I drove up to the house that was set on the front 2 acres of the twenty-acre hayfield. A couple of dusty-faced boys ran past the car as I edged towards the front door. “Can I help you?” came a call from off to the side. I stepped back and said “sure, Dave? Dave Williams?” “That’s me” was his reply. I walked over with my hand out to shake his. His glove came off as he asked who I was. We talked just long enough for me to let him know that I would be behind his property and that I would be trying to call in the toms I had heard coming from inside of his field last week. He said that was fine and that if I needed to, I could cross his fence to retrieve any of those stupid-ass birds that have been destroying his garden.
After an hour and a half, I still couldn’t get those darn yard birds to move up close enough. It was late in the season, and though I got a few return calls and a gobble or two, they just wouldn’t move up close enough. I left without a trophy, once again, but now I had a plan. I would use my ONX Maps to find an area where I could set up on public land and call Tom or even Jake, from off of a private field. I had just the place in mind.
It was a good plan, no really, it was. I had seen turkeys around that area and there were wooded areas all around. I selected a couple of spots to try, and then I confidently looked up a couple of more recipes for that long beard I was going to bring home today. So I went to the first area and I stayed for over two hours before moving to the next area where I wasn’t quite so patient. Forty-five minutes later I was loading up my car, sore with a bit of turkey-butt, and really disappointed. With my
Bellini 12-gauge in its case and my seat belt latched I limped slowly down the road, thinking about my next day hunting.
Then I caught a glimpse of something just off the road, behind some blackberry bushes.
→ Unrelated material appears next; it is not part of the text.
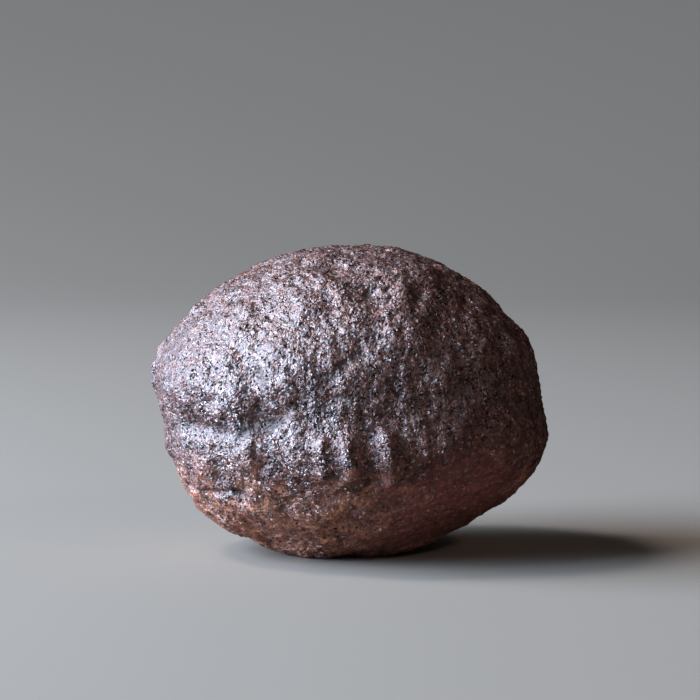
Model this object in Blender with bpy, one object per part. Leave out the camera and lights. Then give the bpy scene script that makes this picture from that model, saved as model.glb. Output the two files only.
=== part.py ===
"""A moqui marble: one iron-oxide-cemented sandstone concretion, as a single closed solid.

Metres, +Z up, with the broad front face towards -Y. The origin is the middle of the
bounding box's bottom, in the plane of the small flat spot that the stone rests on.
"""
import math

import bmesh
import bpy
from mathutils import Vector, noise

MM = 0.001

# Driving dimensions, in millimetres from the stone's centre.
# The front outline is a reach for each clock angle, in degrees from the right end over the top.
FRONT_OUTLINE = (
    (0, 22.5), (20, 21.8), (40, 20.3), (60, 19.2), (85, 18.4), (110, 18.8), (130, 19.8),
    (150, 21.5), (160, 22.6), (170, 23.5), (185, 22.1), (205, 21.8), (220, 21.7), (235, 20.0),
    (255, 19.0), (275, 18.3), (295, 19.1), (315, 20.2), (330, 21.9), (345, 23.5),
)
FRONT_DEPTH = 20.4
BACK_DEPTH = 21.0
ROUNDNESS = 2.1
FLAT_SPOT_DROP = 17.75

# The waist ridge runs round the whole stone at one level, with a fainter crest below it.
RIDGE_LEVEL = -4.2
RIDGE_HEIGHT = 0.65
RIDGE_HALF_WIDTH = 2.4
LOWER_CREST_LEVEL = -9.2
LOWER_CREST_HEIGHT = 0.3
LOWER_CREST_HALF_WIDTH = 1.8
RIDGE_SWAY = 0.8

# Lumps and wrinkles that cover the whole stone: spacing and height.
LUMP_SPACING = 4.8
LUMP_HEIGHT = 0.5
WRINKLE_SPACING = 2.6
WRINKLE_HEIGHT = 0.55
WRINKLE_STRETCH = 0.4
SMALL_LUMP_SPACING = 2.8
SMALL_LUMP_HEIGHT = 0.4
SWELL_SPACING = 15.0
SWELL_HEIGHT = 0.9

# Swellings and pits of their own: side (-1 front, 1 back), x, z, radius and height.
SWELLINGS = {
    "left bulge": (-1, -17.2, 4.2, 6.0, 0.75),
    "inner lobe of the bulge": (-1, -6.4, 4.6, 4.4, 0.65),
    "top left knob": (-1, -18.1, 11.0, 1.0, 0.8),
    "left edge knob, upper": (-1, -22.2, 6.6, 0.9, 0.35),
    "left edge knob, lower": (-1, -23.5, 4.0, 0.9, 0.4),
    "right edge swelling, upper": (-1, 20.8, 8.2, 1.5, 0.35),
    "right edge swelling, lower": (-1, 21.9, 4.6, 1.5, 0.35),
    "hollow right of the middle": (-1, 6.0, 2.5, 4.5, -0.45),
    "top pit": (-1, 2.4, 13.8, 1.2, -0.5),
    "top right pit": (-1, 7.9, 13.6, 1.4, -0.65),
    "top right hollow": (-1, 11.5, 11.0, 2.6, -0.35),
    "left lobe of the ridge": (-1, -17.0, -6.2, 2.8, 0.4),
    "saddle in the ridge": (-1, -7.4, -4.4, 3.0, -0.5),
    "dent above the saddle": (-1, -8.6, -2.2, 1.8, -0.35),
    "middle lobe of the ridge": (-1, 0.6, -5.0, 3.2, 0.9),
    "right lobe of the ridge": (-1, 6.3, -4.8, 2.8, 0.75),
    "lower left pit": (-1, -13.0, -9.4, 1.2, -0.6),
    "lower left lobe": (-1, -10.3, -11.0, 3.4, 0.45),
    "lower middle lobe": (-1, -2.5, -10.5, 3.2, 0.35),
    "back bulge": (1, 9.0, 4.5, 6.5, 0.9),
    "back lower bulge": (1, -9.0, -9.0, 5.0, 0.6),
    "back pit": (1, -5.0, 8.5, 1.6, -0.7),
    "back end pit": (1, 15.5, -1.0, 1.8, -0.5),
    "top hollow": (1, 4.0, 16.5, 3.0, -0.4),
}

# Upright ribs across the ridge on the front: x, z, half length and height.
RIB_HALF_WIDTH = 1.15
RIBS = (
    (-16.1, -4.8, 1.5, 0.45), (-11.6, -3.6, 1.5, 0.3), (-5.9, -3.9, 1.6, 0.4),
    (-3.2, -4.6, 1.8, 0.8), (-0.2, -4.8, 1.8, 0.7), (4.4, -4.6, 2.5, 1.0),
    (8.6, -4.4, 1.7, 0.5), (11.0, -4.2, 1.7, 0.45), (17.0, -3.4, 1.4, 0.45),
)

# Creases and small crests: side, half width, height, and the x and z of each point.
CRESTS = {
    "waist crease": (
        -1, 1.3, -0.6,
        ((-22.0, -2.8), (-16.0, -1.7), (-11.0, -0.9), (-7.1, 0.6), (-2.4, 1.9), (0.8, 3.6)),
    ),
    "crease between the lobes": (-1, 1.2, -0.6, ((-11.8, 6.5), (-11.2, 3.0), (-10.2, 0.4))),
    "shoulder": (-1, 3.0, 0.5, ((7.0, 15.5), (5.5, 8.0), (1.0, 3.4))),
    "top right crest": (-1, 0.9, 0.45, ((5.6, 13.0), (9.5, 15.9))),
    "top crest": (-1, 0.9, 0.35, ((-3.0, 15.8), (-1.6, 14.2))),
    "top left crest": (-1, 0.9, 0.35, ((-6.5, 13.4), (-4.0, 12.6))),
    "right ledge": (-1, 1.1, 0.4, ((13.8, 6.8), (18.0, 6.6), (21.6, 5.8))),
    "crease under the ledge": (-1, 1.2, -0.35, ((13.8, 5.0), (18.0, 4.8), (21.6, 4.0))),
    "crease over the facet": (-1, 1.3, -0.45, ((4.5, -8.2), (12.0, -8.4), (19.5, -8.0))),
    "back crease": (1, 1.5, -0.8, ((-20.0, 1.0), (-12.0, 3.0), (-3.0, 1.5), (6.0, -1.5))),
    "back upper crease": (1, 1.2, -0.5, ((4.0, 12.0), (11.0, 9.5), (16.0, 5.0))),
}

# The smoother facet under the ridge at the right, with its beds: centre x and z, and reach.
FACET_CENTRE = (12.0, -12.5)
FACET_REACH = 7.5
FACET_DROP = 0.35
FACET_SMOOTHING = 0.8
BED_SPACING = 2.1
BED_HEIGHT = 0.12

# Each face of the starting cube is cut into this many squares a side.
GRID = 28

STONE_NAME = "moqui_marble"
STONE_COLOUR = (0.075, 0.05, 0.042, 1.0)
STONE_ROUGHNESS = 0.5
STONE_METALLIC = 0.0


def clear_scene():
    for leftover in list(bpy.data.objects):
        bpy.data.objects.remove(leftover, do_unlink=True)


def smooth_step(low, high, value):
    """0 below low, 1 above high and an even rise between them."""
    share = min(max((value - low) / (high - low), 0.0), 1.0)
    return share * share * (3.0 - 2.0 * share)


def bell(distance, width):
    return math.exp(-((distance / width) ** 2))


def outline_reach(angle):
    """The front outline's reach at an angle in degrees, on one smooth closed curve."""
    count = len(FRONT_OUTLINE)
    angle = angle % 360.0
    after = next((i for i, (mark, _) in enumerate(FRONT_OUTLINE) if mark > angle), count)

    def knot(index):
        turns, place = divmod(index, count)
        mark, reach = FRONT_OUTLINE[place]
        return mark + 360.0 * turns, reach

    (a0, r0), (a1, r1), (a2, r2), (a3, r3) = (knot(after + step) for step in (-2, -1, 0, 1))
    span = a2 - a1
    share = (angle - a1) / span
    rise_in = (r2 - r0) / (a2 - a0) * span
    rise_out = (r3 - r1) / (a3 - a1) * span
    return (
        (2 * share**3 - 3 * share**2 + 1) * r1
        + (share**3 - 2 * share**2 + share) * rise_in
        + (3 * share**2 - 2 * share**3) * r2
        + (share**3 - share**2) * rise_out
    )


def plain_point(direction):
    """The point of the plain rounded form, with no lumps, in a direction from the centre."""
    across = math.hypot(direction.x, direction.z)
    reach = outline_reach(math.degrees(math.atan2(direction.z, direction.x)))
    depth = FRONT_DEPTH if direction.y < 0.0 else BACK_DEPTH
    total = (across / reach) ** ROUNDNESS + (abs(direction.y) / depth) ** ROUNDNESS
    return direction * total ** (-1.0 / ROUNDNESS)


def face_point(side, x, z):
    """The plain form's point at x and z, on its front (side -1) or its back (side 1)."""
    across = math.hypot(x, z)
    reach = outline_reach(math.degrees(math.atan2(z, x)))
    if across >= reach:
        return Vector((x, 0.0, z)) * (reach / across)
    depth = FRONT_DEPTH if side < 0 else BACK_DEPTH
    y = depth * (1.0 - (across / reach) ** ROUNDNESS) ** (1.0 / ROUNDNESS)
    return Vector((x, side * y, z))


def distance_to_path(point, path):
    nearest = math.inf
    for start, end in zip(path, path[1:]):
        run = end - start
        share = min(max((point - start).dot(run) / run.length_squared, 0.0), 1.0)
        nearest = min(nearest, (point - start - run * share).length)
    return nearest


def ripple(point, spacing, stretch=1.0):
    """Even noise between -1 and 1, its bumps a spacing apart and drawn out upright."""
    return noise.noise(Vector((point.x, point.y, point.z * stretch)) * 2.0 / spacing)


def domes(point, spacing):
    """Rounded lumps with creases between them, 0.5 at their tops."""
    nearest = noise.voronoi(point / spacing)[0][0]
    return 0.5 - 1.6 * nearest * nearest


def waist(point):
    """The ridge round the stone and the fainter crest below it."""
    level = point.z - RIDGE_SWAY * ripple(point, 22.0)
    ridge = RIDGE_HEIGHT * bell(level - RIDGE_LEVEL, RIDGE_HALF_WIDTH)
    crest = LOWER_CREST_HEIGHT * bell(level - LOWER_CREST_LEVEL, LOWER_CREST_HALF_WIDTH)
    return ridge * (0.8 + 0.5 * ripple(point, 18.0, 0.0)) + crest * (0.5 + ripple(point, 8.0))


def cover(point):
    """The lumps all over, drawn out into upright wrinkles near the waist."""
    near_waist = 1.0 - smooth_step(7.0, 12.0, abs(point.z - 1.0))
    wrinkles = WRINKLE_HEIGHT * ripple(point, WRINKLE_SPACING, WRINKLE_STRETCH)
    bumps = SMALL_LUMP_HEIGHT * ripple(point, SMALL_LUMP_SPACING)
    return (
        LUMP_HEIGHT * domes(point, LUMP_SPACING)
        + wrinkles * near_waist
        + bumps * (1.0 - 0.5 * near_waist)
    )


def place_features():
    """Sets the swellings, and the creases, crests and ribs, on the plain form."""
    swellings = [
        (face_point(side, x, z), radius, height)
        for side, x, z, radius, height in SWELLINGS.values()
    ]
    lines = [
        ([face_point(side, x, z) for x, z in places], width, height)
        for side, width, height, places in CRESTS.values()
    ]
    for x, z, half_length, height in RIBS:
        ends = [face_point(-1, x, z + half_length), face_point(-1, x, z - half_length)]
        lines.append((ends, RIB_HALF_WIDTH, height))
    return swellings, lines


def relief(point, swellings, lines):
    """How far the real surface stands out of the plain form at a point, in millimetres."""
    facet = bell((point - face_point(-1, *FACET_CENTRE)).length, FACET_REACH)
    out_of_sight = max(smooth_step(2.0, 12.0, point.y), smooth_step(11.0, 16.0, -point.z))
    height = (1.0 - FACET_SMOOTHING * facet) * (cover(point) + waist(point))
    height += SWELL_HEIGHT * ripple(point, SWELL_SPACING) * out_of_sight
    height += facet * (BED_HEIGHT * math.sin(math.tau * point.z / BED_SPACING) - FACET_DROP)
    height += sum(rise * bell((point - spot).length, radius) for spot, radius, rise in swellings)
    height += sum(rise * bell(distance_to_path(point, path), width) for path, width, rise in lines)
    return height


def make_material():
    material = bpy.data.materials.new("iron_stone")
    material.use_nodes = True
    shader = material.node_tree.nodes["Principled BSDF"]
    shader.inputs["Base Color"].default_value = STONE_COLOUR
    shader.inputs["Roughness"].default_value = STONE_ROUGHNESS
    shader.inputs["Metallic"].default_value = STONE_METALLIC
    material.diffuse_color = STONE_COLOUR
    return material


def make_stone(collection):
    """Rounds a subdivided cube into the stone and levels its flat spot."""
    swellings, lines = place_features()
    form = bmesh.new()
    bmesh.ops.create_cube(form, size=2.0)
    bmesh.ops.subdivide_edges(form, edges=form.edges[:], cuts=GRID - 1, use_grid_fill=True)
    for vertex in form.verts:
        even = [math.tan(value * math.pi / 4.0) for value in vertex.co]
        direction = Vector(even).normalized()
        point = plain_point(direction)
        point += direction * relief(point, swellings, lines)
        point.z = max(point.z, -FLAT_SPOT_DROP)
        vertex.co = point
    bmesh.ops.triangulate(form, faces=form.faces[:], quad_method="SHORT_EDGE")

    lows = [min(vertex.co[axis] for vertex in form.verts) for axis in range(3)]
    highs = [max(vertex.co[axis] for vertex in form.verts) for axis in range(3)]
    middle = Vector(((lows[0] + highs[0]) / 2.0, (lows[1] + highs[1]) / 2.0, lows[2]))
    for vertex in form.verts:
        vertex.co = (vertex.co - middle) * MM
    bmesh.ops.recalc_face_normals(form, faces=form.faces[:])

    mesh = bpy.data.meshes.new(STONE_NAME)
    form.to_mesh(mesh)
    form.free()
    mesh.shade_smooth()
    mesh.materials.append(make_material())
    stone = bpy.data.objects.new(STONE_NAME, mesh)
    collection.objects.link(stone)
    return stone


def main():
    clear_scene()
    collection = bpy.data.collections.new("Moqui marble")
    bpy.context.scene.collection.children.link(collection)
    make_stone(collection)


main()
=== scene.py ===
# %% [markdown]
# A moqui marble is a ball of sandstone whose outer sand is cemented by iron oxide. The
# crust is dark chocolate brown and as rough as coarse sandpaper, and its coated grains
# shine like dull metal where the light strikes them. This lesson dresses a plain solid
# of the stone's true size and shape with that crust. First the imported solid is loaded.

# %% Load the solid stone
import math

import bpy
import numpy as np
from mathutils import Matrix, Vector


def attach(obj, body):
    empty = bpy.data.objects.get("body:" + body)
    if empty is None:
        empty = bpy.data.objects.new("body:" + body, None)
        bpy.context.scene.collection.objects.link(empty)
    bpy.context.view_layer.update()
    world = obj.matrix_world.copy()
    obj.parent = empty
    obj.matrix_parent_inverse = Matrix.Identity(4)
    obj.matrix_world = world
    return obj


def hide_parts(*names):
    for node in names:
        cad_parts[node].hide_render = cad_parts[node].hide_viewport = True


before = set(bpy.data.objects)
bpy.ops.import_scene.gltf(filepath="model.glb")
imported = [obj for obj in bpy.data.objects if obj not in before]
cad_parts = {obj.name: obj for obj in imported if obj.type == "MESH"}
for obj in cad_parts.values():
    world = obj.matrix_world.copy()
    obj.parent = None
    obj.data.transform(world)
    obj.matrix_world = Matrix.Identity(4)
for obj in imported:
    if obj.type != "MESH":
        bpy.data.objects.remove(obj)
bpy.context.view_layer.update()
solid_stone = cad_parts["moqui_marble"]
MM = 0.001
MIDDLE_HEIGHT = 17.75 * MM
MIDDLE = Vector((0.0, 0.0, MIDDLE_HEIGHT))

# %% [markdown]
# Operators act on whatever is selected, and a fresh import is selected all over. So each
# step starts by picking the one object that it works on. A modifier is added, set and
# applied at once, which leaves a plain mesh that later steps can measure.

# %% Helpers for picking an object and applying a modifier
def pick(thing):
    for other in list(bpy.context.selected_objects):
        other.select_set(False)
    thing.select_set(True)
    bpy.context.view_layer.objects.active = thing


def apply_modifier(thing, kind, **settings):
    pick(thing)
    modifier = thing.modifiers.new(kind.lower(), kind)
    for name, value in settings.items():
        setattr(modifier, name, value)
    bpy.ops.object.modifier_apply(modifier=modifier.name)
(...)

I thought, what the heck, and gave a short series of yelps. To my surprise, a faint gobble resonated from about a hundred yards ahead of us. I waited, in my car, on the road, for a moment before putting. Again, a new surprise; another young Jake ran up to the fence, just about ten yards away. Now what? I had three potential targets, including the one coming up the roadway toward me. I panicked. Of course, what else would I do?
I put the Outlander into reverse until I found a spot to park, which was only about fifteen yards away. I got out the passenger-side door, opened the back tailgate and slid out my gun. I took a quick look around before grabbing my Garmin. I had left it on, meaning there would be no wait time for it to get started acquiring satellites. I was easily able to determine that the wooded patch next to me was BLM, even though there appeared to be a fence around it! I scurried out a couple of hundred yards where I hunkered down next to an oak tree and yelped once more. Gobble, gobble, gobble, came the call from out in front of me. It was the young Jake that ran up the road towards my original position. He strutted past my car and froze. He looked confused so I gave a faint yelp. Jake didn’t need any more coaxing; he ran straight into me. He seemed half-crazed as I put him down, just about twelve yards out.
Now, as I prepare for the fall turkey season, and the upcoming deer season, I am updating and studying my ONXMaps Hunting maps. I’ve marked a few spots where I have seen a bear, turkey, and deer, so I can easily find that area again when the season starts. Now I’ll know exactly where I can go and, if needed, who to talk to. The ONXMaps has really opened my potential.